Nei cantieri edili i morti sul lavoro sono preoccupanti: c’è un addetto che muore ogni due giorni e in un caso su tre non lavora in un’azienda edile, ma in una realtà imprenditoriale appartenente al settore dell’installazione degli impianti che, come previsto dagli accordi sindacali tra le parti sociali, applica ai propri dipendenti il contratto metalmeccanico.
Secondo l’Ufficio studi della Cgia non è comunque da escludere che in misura sempre più crescente questi lavoratori si trovino all’interno di un cantiere non per realizzare degli impianti (elettrici, idraulici, sanitari, di condizionamento, di sollevamento, etc.), ma per eseguire delle mansioni di natura strettamente edile (demolizioni, carpenteria, coibentazione, muratura etc.), senza disporre, però, di un corretto inquadramento contrattuale, quello dell’edilizia. Una tendenza, quest’ultima, che consente alle imprese che ricorrono a questo “escamotage” di risparmiare sul costo del lavoro.
Le maestranze che esercitano l’attività edile, ma non dispongono del CCNL corrispondente, non sono tenute a frequentare i corsi di formazione obbligatori previsti per gli edili, rendendo questi lavoratori meno consapevoli e meno preparati ad affrontare i rischi e i pericoli che possono incorrere durante la giornata lavorativa.
E’ evidente che nei cantieri accedono comunque troppi addetti che non hanno ricevuto un’adeguata formazione in materia di sicurezza. Se tra le principali irregolarità riscontrate dall’Ispettorato del Lavoro durante l’attività di controllo emergono, in particolar modo, i ponteggi non ancorati correttamente, l’assenza di percorsi all’interno del cantiere dedicati ai mezzi e/o ai pedoni o la mancanza/inadeguatezza di dispositivi di protezione collettivi (parapetti, armature, barriere), vuol dire che il lavoro da fare in materia di prevenzione è ancora tantissimo.

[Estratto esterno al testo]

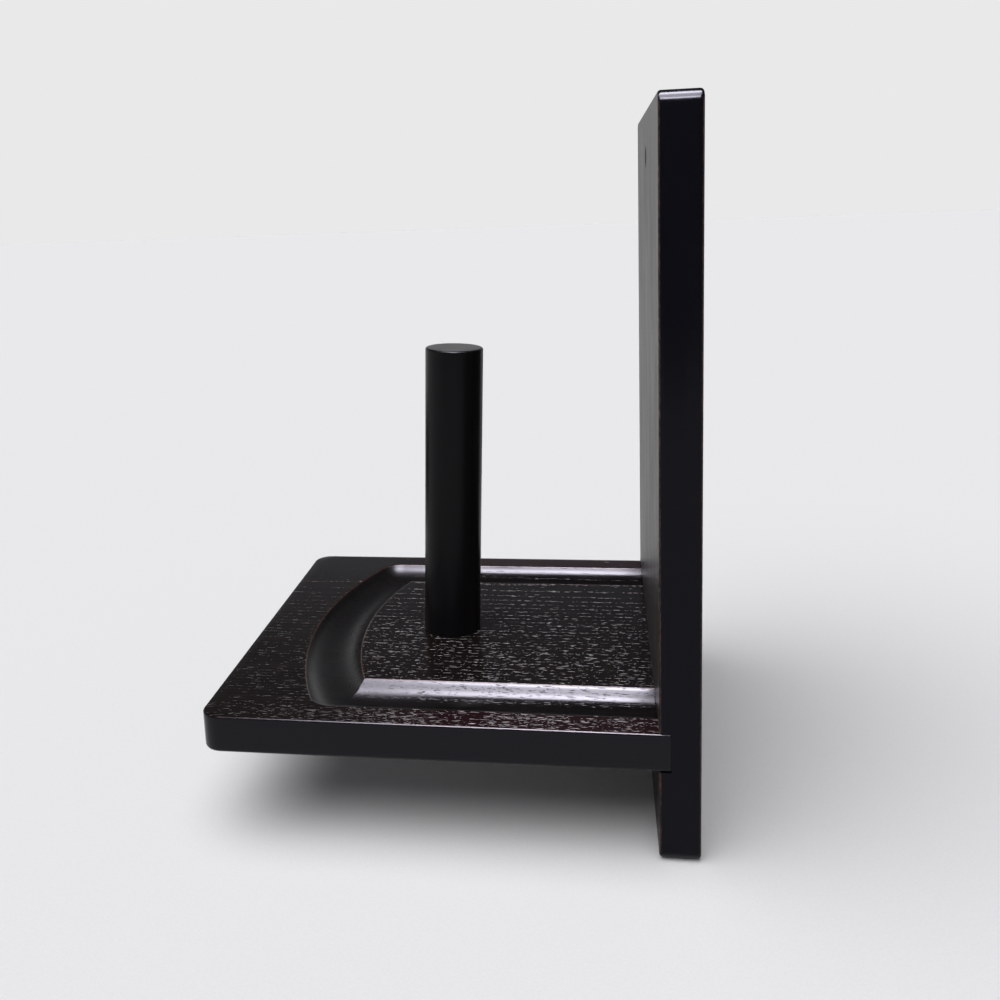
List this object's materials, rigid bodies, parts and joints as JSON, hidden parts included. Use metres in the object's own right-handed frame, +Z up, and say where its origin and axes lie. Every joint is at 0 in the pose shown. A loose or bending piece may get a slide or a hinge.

Secondo la banca dati Inail, in Italia nel 2022 sono stati denunciati 1.208 morti sul lavoro, di cui 175 – praticamente uno ogni due giorni – hanno interessato il comparto delle costruzioni. Tra i decessi avvenuti in questo settore, ben 63 (ovvero il 36% del totale), erano lavoratori del settore dell’installazione degli impianti. Un’incidenza, quest’ultima, che è aumentata notevolmente rispetto a quella registrata negli anni precedenti. A livello territoriale le situazioni più critiche riguardano il Piemonte (65%), la Liguria e l’Umbria (entrambe al 50%), la Lombardia con il 40,7% e il Friuli Venezia Giulia con il 40%.
Senza contare, poi, la presenza endemica nel settore dell’edilizia dei lavoratori in nero, così come emerso anche nella tragedia che si è consumata la settimana scorsa a Firenze. Lavoratori completamente sconosciuti al fisco, all’Inps e all’Inail che vengono pagati in contanti ogni fine settimana. Secondo le stime dell’Istat, negli ultimi anni il fenomeno nel suo complesso è in calo, tuttavia gli irregolari presenti nell’edilizia ammonterebbero a 220.200 ULA. Il tasso di irregolarità delle costruzioni nel 2021 (ultimo dato disponibile) era al 13,3%: tra tutti i settori economici presenti nel Paese, solo l’Agricoltura con il 16,8% e gli altri servizi alle persone (colf, badanti, cura della persona, etc.) con il 42,6% presentavano un tasso superiore alle costruzioni.
Sebbene i dati sui morti sul lavoro riferiti al 2023 siano provvisori, rispetto al 2022 la mortalità parrebbe in calo. L’anno scorso a livello nazionale i decessi sono stati 1.041 e la Lombardia, con 172, è la regione dove si è registrato il dato più preoccupante. Seguono il Veneto con 101, la Campania con 95, l’Emilia Romagna con 91 e il Lazio con 89. Le realtà dove la mortalità è più bassa riguardano quelle meno popolate. L’Alto Adige con 11, il Trentino con 8, il Molise con 5 e la Valle d’Aosta con 1 sono i territori meno investiti da queste tragedie nei luoghi di lavoro.